The majority concluded the criminal standard should apply to delinquency proceedings. Morgan had argued that under the state law, there is no requirement that he has to prove he was impacted by the failure to appoint a GAL and the fact that one was not appointed invalidated his transfer to adult court and his subsequent convictions.

“There is no doubt that an obvious error occurred when the juvenile court failed to appoint a GAL for Morgan at the amenability hearing. However, showing that an error occurred is not enough. Morgan also has the burden to prove that the error affected the outcome of the proceeding, that is, that he would not have been bound over to the adult court,” the opinion stated.

The Court noted Morgan was represented by an attorney throughout the process, who pointed to the expert psychological report during the hearing. The opinion noted that Morgan’s mother, who was present at the prior hearings, also provided information for the expert report.

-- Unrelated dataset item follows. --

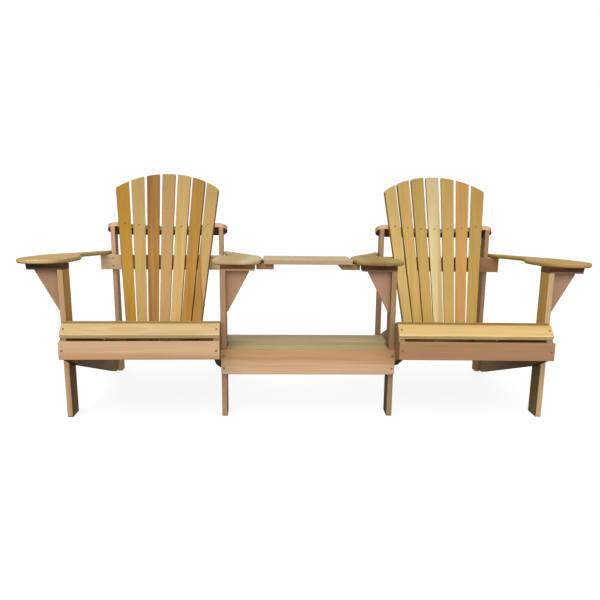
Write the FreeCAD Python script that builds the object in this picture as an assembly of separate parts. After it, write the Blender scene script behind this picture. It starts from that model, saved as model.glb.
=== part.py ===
import FreeCAD, Part
import math
import os

# Companion seat bench: two slatted garden chairs joined by a table and a low shelf.
# Each chair is drawn once in its own frame: x to the right, y to the back, z up,
# with the origin on the floor between the front faces of its front legs.
# The two chairs are then turned a little towards each other and set apart.

Vector = FreeCAD.Vector

# Overall sizes of the bench
overall_width = 2120.0
overall_height = 910.0
chair_turn = 1.5

# Board thickness shared by most pieces
board = 20.0
edge_round = 2.0

# Front legs
leg_spread = 592.0
leg_depth = 88.0
leg_height = 545.0
foot_chamfer = 4.0

# Side rails, which slope down from the seat front to the rear feet and taper up under the apron
rail_thickness = 22.0
rail_slope = 15.8
rail_top_at_legs = 337.0
rail_bottom_at_legs = 203.0
rail_bottom_at_front = 247.0
rail_front = -104.0
rail_foot_clearance = 6.0

# Rear posts
post_depth = 64.0

# Seat
seat_bevel_start = -50.0
seat_bevel_angle = 39.0
front_slat_width = 54.0
seat_slat_count = 8
seat_slat_width = 62.0
seat_slat_gap = 6.0
first_seat_slat = -49.0
seat_side_clearance = 0.5
slat_joint = 2.0
apron_bottom = 246.5
apron_top = 310.0

# Back: a fan of tapered slats on two hollowed rails
back_recline = 27.5
back_face_y = 748.0
back_face_z = 674.0
back_slat_count = 7
back_slat_thickness = 18.0
back_slat_turn = 5.42
hollow_radius = 682.0
hollow_growth = 0.346
slat_width_at_rail = 54.6
slat_taper = 0.0224
slat_bottom = -581.0
arch_radius = 333.0
upper_rail_back = -50.0
upper_rail_round_centre = 228.0
lower_rail_position = -536.0
lower_rail_back = -40.0
lower_rail_front = 30.0

# Crossbar that ties the rear posts and carries the rear of the arms, just clear of the back slats
crossbar_height = 66.0
crossbar_clearance = 4.5
crossbar_length = 600.0

# Arms and table lie on one plane that slopes down to the back, starting at the front of the leg tops
arm_slope = 1.4
arm_thickness = 17.0

# Arms: a wide rounded front, a waist on the seat side and a narrow tail beside the rear post
arm_width = 180.0
arm_outer_edge = 454.0
arm_front = -15.0
arm_edge_round = 7.0
arm_post_clearance = 1.5
arm_rear_width = 24.0
arm_rear_overhang = 60.0
inner_arm_shift = 31.0
# Places along an arm's edge: share of the way to the rear end, and swell away from a straight line
arm_outer_swell = [(0.1, 23), (0.2, 35), (0.3, 45), (0.4, 50), (0.51, 43), (0.62, 28), (0.75, 12), (0.88, 4)]
arm_inner_swell = [(0.12, 0), (0.22, 2), (0.31, 13), (0.4, 35), (0.5, 54),
                   (0.6, 58), (0.7, 43), (0.8, 24), (0.91, 4)]

# Cleats and brackets under the arms
cleat_reach = 124.0
cleat_bevel = 3.5
bracket_reach = 84.0
bracket_drop = 151.0
bracket_nose = 6.0
bracket_front = 24.0

# Table between the inner arms
table_board_count = 4
table_board_width = 74.0
table_board_gap = 4.5
table_front = 64.0
table_arm_joint = 3.0
table_cleat_width = 65.0
table_cleat_front = 75.0
table_cleat_length = 297.0
table_cleat_under_arm = 17.0

# Shelf between the inner legs
shelf_top = 259.0
shelf_board_count = 4
shelf_board_width = 68.0
shelf_board_gap = 4.5
shelf_leg_joint = 1.0
shelf_reach_behind_legs = 12.0
fascia_height = 92.0
fascia_joint = 0.5
ledger_front = 10.0
ledger_length = 276.0
ledger_height = 60.0
spacer_front = 200.0
spacer_length = 60.0

# Countersunk wood screws
screw_head_radius = 4.0
screw_head_depth = 3.2
screw_radius = 2.0
screw_length = 34.0
screw_tip = 5.0
screw_clearance = 0.05
screw_sink = 0.2
recess_length = 3.8
recess_width = 0.9
recess_depth = 1.6

# Sizes worked out from the values above
leg_outer = leg_spread / 2
leg_inner = leg_outer - board
rail_inner = leg_inner - rail_thickness
post_inner = rail_inner - board
cleat_top = leg_height + board
arm_top = cleat_top + arm_thickness
arm_round_centre = arm_front + arm_width / 2
slope = math.radians(arm_slope)
fall = math.tan(math.radians(rail_slope))
recline = math.radians(back_recline)
turn = math.radians(chair_turn)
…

At oral argument Morgan’s attorney admitted that a juvenile’s attorney and GAL might reiterate some of the same arguments against a juvenile’s transfer to adult court. Morgan’s counsel also speculated that they might have conflicting opinions about whether the juvenile should be transferred. However, the Court concluded that “speculation” was not enough, and certainly did not prove Morgan was impacted by the lack of a GAL and affirmed the Tenth District’s decision that the trial court did not commit plain error when it failed to appoint a GAL for Morgan prior to deciding to transfer him to adult court.

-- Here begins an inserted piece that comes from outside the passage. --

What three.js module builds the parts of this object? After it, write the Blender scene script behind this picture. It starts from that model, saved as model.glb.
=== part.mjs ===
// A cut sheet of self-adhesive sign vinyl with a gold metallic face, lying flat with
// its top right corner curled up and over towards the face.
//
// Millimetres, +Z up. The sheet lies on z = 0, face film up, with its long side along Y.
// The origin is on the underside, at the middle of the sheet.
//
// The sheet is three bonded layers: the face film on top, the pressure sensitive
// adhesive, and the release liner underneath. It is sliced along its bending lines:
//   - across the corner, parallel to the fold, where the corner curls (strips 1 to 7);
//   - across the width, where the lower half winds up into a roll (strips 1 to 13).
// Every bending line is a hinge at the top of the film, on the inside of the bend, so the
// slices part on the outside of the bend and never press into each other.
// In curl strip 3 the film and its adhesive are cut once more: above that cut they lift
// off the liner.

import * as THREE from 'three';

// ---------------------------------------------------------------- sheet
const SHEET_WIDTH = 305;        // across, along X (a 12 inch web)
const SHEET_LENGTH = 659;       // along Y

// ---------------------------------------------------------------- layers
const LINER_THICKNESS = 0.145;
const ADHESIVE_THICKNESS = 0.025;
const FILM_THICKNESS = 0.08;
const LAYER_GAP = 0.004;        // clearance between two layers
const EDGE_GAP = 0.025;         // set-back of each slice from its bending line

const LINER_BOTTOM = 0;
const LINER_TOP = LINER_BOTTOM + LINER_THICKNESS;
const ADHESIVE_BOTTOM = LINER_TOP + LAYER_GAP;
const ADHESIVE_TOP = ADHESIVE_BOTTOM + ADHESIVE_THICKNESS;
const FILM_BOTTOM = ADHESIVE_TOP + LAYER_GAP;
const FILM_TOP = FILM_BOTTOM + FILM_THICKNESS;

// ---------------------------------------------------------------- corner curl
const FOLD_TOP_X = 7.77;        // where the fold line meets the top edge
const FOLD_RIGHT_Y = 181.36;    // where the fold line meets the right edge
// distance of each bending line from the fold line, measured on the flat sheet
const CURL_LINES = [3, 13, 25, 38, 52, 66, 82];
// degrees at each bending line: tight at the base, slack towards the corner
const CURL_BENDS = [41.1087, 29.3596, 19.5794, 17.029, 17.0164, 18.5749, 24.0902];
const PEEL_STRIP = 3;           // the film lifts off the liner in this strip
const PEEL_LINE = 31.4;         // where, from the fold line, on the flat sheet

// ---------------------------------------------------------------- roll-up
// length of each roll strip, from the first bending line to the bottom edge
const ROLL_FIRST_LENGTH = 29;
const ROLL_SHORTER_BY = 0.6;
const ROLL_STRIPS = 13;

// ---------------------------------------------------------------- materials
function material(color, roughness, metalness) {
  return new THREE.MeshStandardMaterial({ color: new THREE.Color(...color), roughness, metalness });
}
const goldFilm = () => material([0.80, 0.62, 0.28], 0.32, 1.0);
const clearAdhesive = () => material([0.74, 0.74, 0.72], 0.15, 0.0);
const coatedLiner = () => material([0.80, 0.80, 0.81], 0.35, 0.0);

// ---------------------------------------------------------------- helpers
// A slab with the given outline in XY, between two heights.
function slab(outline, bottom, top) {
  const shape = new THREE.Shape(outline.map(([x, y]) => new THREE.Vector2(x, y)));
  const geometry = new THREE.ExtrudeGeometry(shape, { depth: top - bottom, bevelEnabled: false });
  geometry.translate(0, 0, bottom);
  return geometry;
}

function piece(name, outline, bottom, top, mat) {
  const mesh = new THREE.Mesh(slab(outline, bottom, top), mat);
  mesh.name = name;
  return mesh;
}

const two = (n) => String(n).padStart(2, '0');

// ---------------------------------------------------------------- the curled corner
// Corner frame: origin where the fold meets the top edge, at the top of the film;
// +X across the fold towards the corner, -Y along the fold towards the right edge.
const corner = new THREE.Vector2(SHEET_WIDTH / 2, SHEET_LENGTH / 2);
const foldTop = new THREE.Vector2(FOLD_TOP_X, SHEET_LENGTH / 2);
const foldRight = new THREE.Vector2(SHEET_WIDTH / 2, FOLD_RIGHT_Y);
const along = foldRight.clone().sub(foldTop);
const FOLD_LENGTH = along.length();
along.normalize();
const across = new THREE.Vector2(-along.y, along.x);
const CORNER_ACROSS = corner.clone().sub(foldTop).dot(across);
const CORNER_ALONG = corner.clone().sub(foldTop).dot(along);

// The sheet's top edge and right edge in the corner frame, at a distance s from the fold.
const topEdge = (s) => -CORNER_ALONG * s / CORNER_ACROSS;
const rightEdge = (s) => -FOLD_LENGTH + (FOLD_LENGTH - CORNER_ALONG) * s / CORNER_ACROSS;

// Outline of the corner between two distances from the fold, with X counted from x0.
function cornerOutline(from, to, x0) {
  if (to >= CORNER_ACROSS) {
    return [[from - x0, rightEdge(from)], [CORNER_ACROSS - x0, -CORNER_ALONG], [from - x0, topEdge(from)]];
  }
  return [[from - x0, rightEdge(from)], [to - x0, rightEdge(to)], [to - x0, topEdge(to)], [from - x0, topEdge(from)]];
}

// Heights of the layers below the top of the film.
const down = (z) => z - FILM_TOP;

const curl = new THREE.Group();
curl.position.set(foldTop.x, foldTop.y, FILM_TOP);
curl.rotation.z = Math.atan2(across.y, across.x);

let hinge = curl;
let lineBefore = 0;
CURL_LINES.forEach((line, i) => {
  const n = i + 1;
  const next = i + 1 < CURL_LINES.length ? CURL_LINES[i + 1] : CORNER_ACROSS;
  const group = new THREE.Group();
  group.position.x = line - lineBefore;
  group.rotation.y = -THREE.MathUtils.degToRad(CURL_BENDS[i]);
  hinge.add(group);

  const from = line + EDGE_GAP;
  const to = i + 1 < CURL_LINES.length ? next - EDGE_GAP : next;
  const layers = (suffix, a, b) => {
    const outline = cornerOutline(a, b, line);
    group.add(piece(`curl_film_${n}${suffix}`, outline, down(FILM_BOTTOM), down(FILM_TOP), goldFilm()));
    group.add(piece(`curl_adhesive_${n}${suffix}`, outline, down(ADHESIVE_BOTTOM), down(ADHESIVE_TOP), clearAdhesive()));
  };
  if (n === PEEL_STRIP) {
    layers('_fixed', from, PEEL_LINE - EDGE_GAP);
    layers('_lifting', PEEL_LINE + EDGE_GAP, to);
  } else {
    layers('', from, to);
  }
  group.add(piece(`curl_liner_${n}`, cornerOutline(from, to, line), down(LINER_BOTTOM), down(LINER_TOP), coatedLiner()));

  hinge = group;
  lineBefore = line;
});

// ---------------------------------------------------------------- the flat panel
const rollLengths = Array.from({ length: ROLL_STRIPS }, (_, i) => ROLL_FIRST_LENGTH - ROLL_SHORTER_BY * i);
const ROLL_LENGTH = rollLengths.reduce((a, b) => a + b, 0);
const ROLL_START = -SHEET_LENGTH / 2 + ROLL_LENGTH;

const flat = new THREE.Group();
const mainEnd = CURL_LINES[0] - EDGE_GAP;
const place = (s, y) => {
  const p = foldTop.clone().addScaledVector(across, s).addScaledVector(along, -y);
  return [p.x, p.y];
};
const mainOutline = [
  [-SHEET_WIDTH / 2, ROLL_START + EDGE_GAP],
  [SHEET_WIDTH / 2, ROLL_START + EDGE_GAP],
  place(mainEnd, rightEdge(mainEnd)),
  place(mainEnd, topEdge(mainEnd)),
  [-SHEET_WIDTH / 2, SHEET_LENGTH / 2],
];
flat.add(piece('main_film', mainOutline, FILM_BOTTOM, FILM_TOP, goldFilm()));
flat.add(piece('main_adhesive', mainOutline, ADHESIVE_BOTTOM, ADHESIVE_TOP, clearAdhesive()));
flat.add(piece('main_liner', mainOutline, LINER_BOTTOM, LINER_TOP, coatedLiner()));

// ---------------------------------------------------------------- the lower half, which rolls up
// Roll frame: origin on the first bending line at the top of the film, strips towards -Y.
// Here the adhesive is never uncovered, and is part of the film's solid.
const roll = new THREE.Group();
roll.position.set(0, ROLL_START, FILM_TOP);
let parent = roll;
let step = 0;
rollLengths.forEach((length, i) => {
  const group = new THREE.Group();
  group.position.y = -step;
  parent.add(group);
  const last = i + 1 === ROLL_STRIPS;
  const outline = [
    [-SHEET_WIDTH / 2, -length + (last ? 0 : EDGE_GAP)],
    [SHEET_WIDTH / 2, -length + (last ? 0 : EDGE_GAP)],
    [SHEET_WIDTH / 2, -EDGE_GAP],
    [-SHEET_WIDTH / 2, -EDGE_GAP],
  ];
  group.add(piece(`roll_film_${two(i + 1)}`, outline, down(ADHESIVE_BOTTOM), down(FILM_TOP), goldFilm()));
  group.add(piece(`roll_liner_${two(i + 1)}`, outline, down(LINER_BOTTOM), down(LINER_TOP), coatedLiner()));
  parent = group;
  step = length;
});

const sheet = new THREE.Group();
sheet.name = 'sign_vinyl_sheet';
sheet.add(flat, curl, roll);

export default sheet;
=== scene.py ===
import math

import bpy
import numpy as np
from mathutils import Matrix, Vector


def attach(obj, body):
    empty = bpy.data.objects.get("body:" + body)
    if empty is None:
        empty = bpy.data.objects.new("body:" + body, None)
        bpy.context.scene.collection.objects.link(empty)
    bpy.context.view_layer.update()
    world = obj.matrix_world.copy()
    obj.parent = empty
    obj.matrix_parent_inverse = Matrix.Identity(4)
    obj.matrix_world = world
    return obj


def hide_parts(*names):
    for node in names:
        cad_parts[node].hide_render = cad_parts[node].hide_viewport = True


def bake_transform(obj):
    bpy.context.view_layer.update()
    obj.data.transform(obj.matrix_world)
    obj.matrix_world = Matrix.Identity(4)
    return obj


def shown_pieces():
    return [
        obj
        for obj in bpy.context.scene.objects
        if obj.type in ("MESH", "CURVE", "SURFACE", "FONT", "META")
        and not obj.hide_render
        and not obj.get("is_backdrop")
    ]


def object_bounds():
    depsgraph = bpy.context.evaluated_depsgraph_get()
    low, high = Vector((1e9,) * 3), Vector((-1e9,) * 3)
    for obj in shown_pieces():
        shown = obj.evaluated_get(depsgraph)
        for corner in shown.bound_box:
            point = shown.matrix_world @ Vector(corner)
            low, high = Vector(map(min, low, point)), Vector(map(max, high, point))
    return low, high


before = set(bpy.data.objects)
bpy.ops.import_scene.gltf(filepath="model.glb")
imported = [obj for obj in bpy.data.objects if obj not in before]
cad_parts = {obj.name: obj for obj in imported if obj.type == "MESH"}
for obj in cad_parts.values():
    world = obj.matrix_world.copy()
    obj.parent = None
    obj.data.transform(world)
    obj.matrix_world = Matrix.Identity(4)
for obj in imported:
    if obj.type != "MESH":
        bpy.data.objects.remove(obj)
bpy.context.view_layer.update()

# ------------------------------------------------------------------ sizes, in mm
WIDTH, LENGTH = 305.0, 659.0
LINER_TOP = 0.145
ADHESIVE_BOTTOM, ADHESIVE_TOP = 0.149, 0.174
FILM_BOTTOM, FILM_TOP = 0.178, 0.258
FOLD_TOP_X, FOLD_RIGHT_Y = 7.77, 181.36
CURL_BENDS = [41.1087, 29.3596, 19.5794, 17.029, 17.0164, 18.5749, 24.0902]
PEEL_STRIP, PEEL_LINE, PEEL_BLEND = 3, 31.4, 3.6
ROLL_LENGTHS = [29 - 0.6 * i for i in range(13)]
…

Justices Terrence O’Donnell, Patrick F. Fischer, and R. Patrick DeWine joined the majority opinion.

Dissent Objects to Criminal Plain Error Standard
In a dissent, the chief justice noted that the majority faulted Morgan for speculating about the outcome if a GAL were appointed, but engaged in its own speculation to decide that a GAL would not have changed the outcome of Morgan’s amenability hearing.

The chief justice asserted the higher standard for criminal proceedings is appropriate for adult cases because the errors often arise during challenges to admit evidence or an issue dealing with the jury. A reviewing court can look at those types of claimed errors and ascertain whether the outcome would have changed if no error was made.

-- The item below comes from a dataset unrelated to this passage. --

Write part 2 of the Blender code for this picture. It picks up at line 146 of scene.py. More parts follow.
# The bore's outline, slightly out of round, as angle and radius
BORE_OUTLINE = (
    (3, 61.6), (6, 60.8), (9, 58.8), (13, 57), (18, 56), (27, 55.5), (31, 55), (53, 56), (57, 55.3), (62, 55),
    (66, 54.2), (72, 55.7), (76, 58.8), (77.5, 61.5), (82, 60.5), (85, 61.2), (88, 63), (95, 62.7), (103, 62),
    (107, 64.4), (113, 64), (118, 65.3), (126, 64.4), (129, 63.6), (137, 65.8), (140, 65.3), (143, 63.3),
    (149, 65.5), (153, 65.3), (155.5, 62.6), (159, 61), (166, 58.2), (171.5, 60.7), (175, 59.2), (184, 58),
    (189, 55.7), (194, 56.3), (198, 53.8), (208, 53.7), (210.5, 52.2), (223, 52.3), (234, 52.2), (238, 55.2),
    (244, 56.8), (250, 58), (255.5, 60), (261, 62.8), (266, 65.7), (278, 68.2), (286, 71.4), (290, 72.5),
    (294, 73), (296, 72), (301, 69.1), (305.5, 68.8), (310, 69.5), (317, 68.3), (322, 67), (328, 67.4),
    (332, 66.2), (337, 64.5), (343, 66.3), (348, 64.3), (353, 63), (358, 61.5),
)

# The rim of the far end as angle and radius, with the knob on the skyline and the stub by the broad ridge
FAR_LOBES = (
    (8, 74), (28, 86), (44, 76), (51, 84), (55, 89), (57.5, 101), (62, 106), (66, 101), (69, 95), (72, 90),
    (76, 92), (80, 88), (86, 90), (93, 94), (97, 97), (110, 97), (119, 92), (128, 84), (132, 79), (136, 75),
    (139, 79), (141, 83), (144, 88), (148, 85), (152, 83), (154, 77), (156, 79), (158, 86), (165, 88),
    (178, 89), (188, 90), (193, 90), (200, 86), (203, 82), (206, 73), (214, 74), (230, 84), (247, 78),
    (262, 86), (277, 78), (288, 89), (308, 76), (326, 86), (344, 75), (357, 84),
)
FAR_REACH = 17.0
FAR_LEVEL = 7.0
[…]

However, the dissenting opinion stated, “juvenile proceedings are fundamentally different than adult criminal ones. Although it is true that there are criminal aspects of juvenile-delinquency proceedings, courts have consistently found juvenile-court proceedings to be ‘civil in nature’ and extended criminal-law protections only when they act as just that—protections.”

The dissent noted that it is impossible to know how a judge’s discretionary ruling to transfer a juvenile would be affected by a GAL just as the Tenth District found it had no way of knowing what a guardian would have argued. The dissent concluded that it “raises serious fairness concerns” to make Morgan prove the outcome would have changed under these circumstances.

“Because the juvenile court’s failure to appoint a GAL was an obvious error that seriously affected the basic fairness, integrity, and reputation of the judicial process, I would vacate Morgan’s conviction and remand the cause for the juvenile court to conduct a proper amenability hearing after the appointment of a GAL,” the chief justice concluded.

Justices Judith L. French and William M. O’Neill joined the dissent.

2015-0924. State v. Morgan, Slip Opinion No. 2017-Ohio-7565.